А ещё есть у нас такой предмет: этика и эстетика. Две лекции за первый семестр, две за второй. Флотский офицер должен уметь грамотно пользоваться всем этим несусветным набором из кучи тарелок, вилок, бокалов и рюмок в присутствии иностранцев... Практических занятий с поглощением почему-то не было.
Мы по-прежнему ходим в белой корабельной робе. Мы ещё не знаем, что будем последними, кто её носил. Мы гордимся ленточками своих бескозырок, на которых написано «ВВМУ им. Нахимова». Мы с пренебрежением смотрим на курсантов других училищ «системы» – впрочем, это обоюдно, но наша бурса издавна славится своим особо высокомерным отношением ко всем окружающим. Мы об этом пока не задумываемся. А может, и не задумаемся никогда.
Строевые смотры, строевые прогулки, строевые занятия. «Выше ногу!!!» Уй, ё… «Тяни носок! Равнение в шеренгах!!!» Надоедает, и это очень мягко сказано. Не все из нас понимают, зачем это нужно. Я тоже не понимаю. Пройдёт сколько-то лет, и мне станет ясно, что без этого не может быть никакого войска. Дисциплина бывает осознанной и неосознанной – так вот: строевая подготовка направлена на повышение уровня именно неосознанной дисциплины. Автоматической, которая в подкорке. Она даст свои плоды в реальном бою. Ну и, конечно, на парадах – например, на параде 7 ноября и 9 мая, когда мы лихо маршируем по улице Ленина на площадь Нахимова, мимо памятника нашему Пал-Степанычу и дальше вдоль Приморского бульвара и по Большой Морской.

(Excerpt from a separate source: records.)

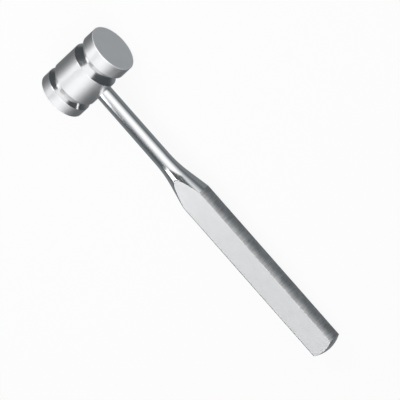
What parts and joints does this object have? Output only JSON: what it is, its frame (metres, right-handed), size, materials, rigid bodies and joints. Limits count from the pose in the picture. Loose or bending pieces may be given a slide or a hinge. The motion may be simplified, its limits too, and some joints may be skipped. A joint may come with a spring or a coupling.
{
  "type": "surgical mallet",
  "caption": "All-steel surgical mallet: round head with two flat striking faces and two V grooves, round neck flaring into a flat-sided grip with a domed butt.",
  "frame": {"origin": "middle of the overall length and width, on the plane that the head rests on when the mallet lies on its side", "axes": "+X along the handle towards the head, +Y along the head's axis towards the rear striking face, +Z out of the grip's upper flat"},
  "size_m": [0.222, 0.045, 0.03],
  "materials": {
    "head_steel": "satin, with polished grooves",
    "handle_steel": "polished neck and shoulder, satin grip flats, cross-ground grip sides",
    "weight_metal": "dull cast lead",
    "rod_steel": "plain turned"
  },
  "bodies": {
    "root": {"head_barrel": "head_steel", "front_striking_cap": "head_steel", "rear_striking_cap": "head_steel", "handle": "handle_steel", "front_weight": "weight_metal", "rear_weight": "weight_metal", "tie_rod": "rod_steel"}
  },
  "joints": []
}
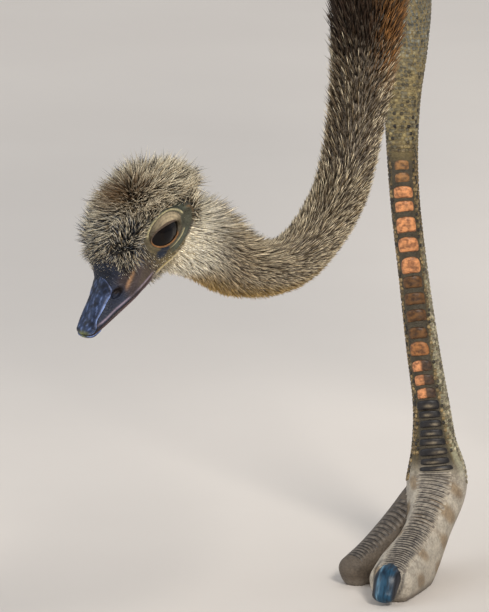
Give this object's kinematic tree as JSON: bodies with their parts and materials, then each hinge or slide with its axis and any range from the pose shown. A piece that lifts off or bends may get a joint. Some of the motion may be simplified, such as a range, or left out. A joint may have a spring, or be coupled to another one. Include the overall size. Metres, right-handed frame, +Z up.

Мы умеем красиво маршировать с автоматами в руках, нас научили довольно быстро.
Мы все пишем рапорта. До нас довели, что наша страна выполняет интернациональный долг в Республике Афганистан, и мы все пишем рапорта. Некоторые курсантики делают это, повинуясь инстинкту стадности, но я и по сей день уверен: абсолютное большинство из нас в самом деле искренне хотели на настоящую войну. Когда количество поданных рапортов стало пугающим, начальник училища вице-адмирал Соколан построил училище на Большом плацу перед учебным корпусом номер один. Из его речи мы поняли, что мы опупели, и что в Афган никому из нас не светит. Адмирал доходчиво объяснил почему, и он был триста тридцать три раза прав. Однако двое ребят всё же нашли способ: ушли в самоход, нажрались водки, специально «залетели» в комендатуру, чтобы их отчислили, и в итоге всё ж таки оказались там, «за речкой».
В увольнение нас пускают по-прежнему только по субботам и воскресеньям, но платят уже больше – десять рублей восемьдесят копеек в месяц (а на первом курсе было на трёшку меньше). Папы-мамы присылают денежные переводы, а севастопольцев сердобольные родители подкармливают через клубный забор. Вечером там легко застать курсантиков, хлебающих борщ ложкой из кастрюли прямо через решётку, а кроме того, подкармливают и тех, у кого родственников в Севастополе нет. Это называется «прибыл караван». Многие севастопольцы берут иногородних друзей, что говорится, на постой. Меня приютил Андрюша Быченков, а потом Серёжка Ковалевский – это в одном и том же доме номер девяносто семь по проспекту Генерала Острякова, «на Суперах», напротив 22-й школы.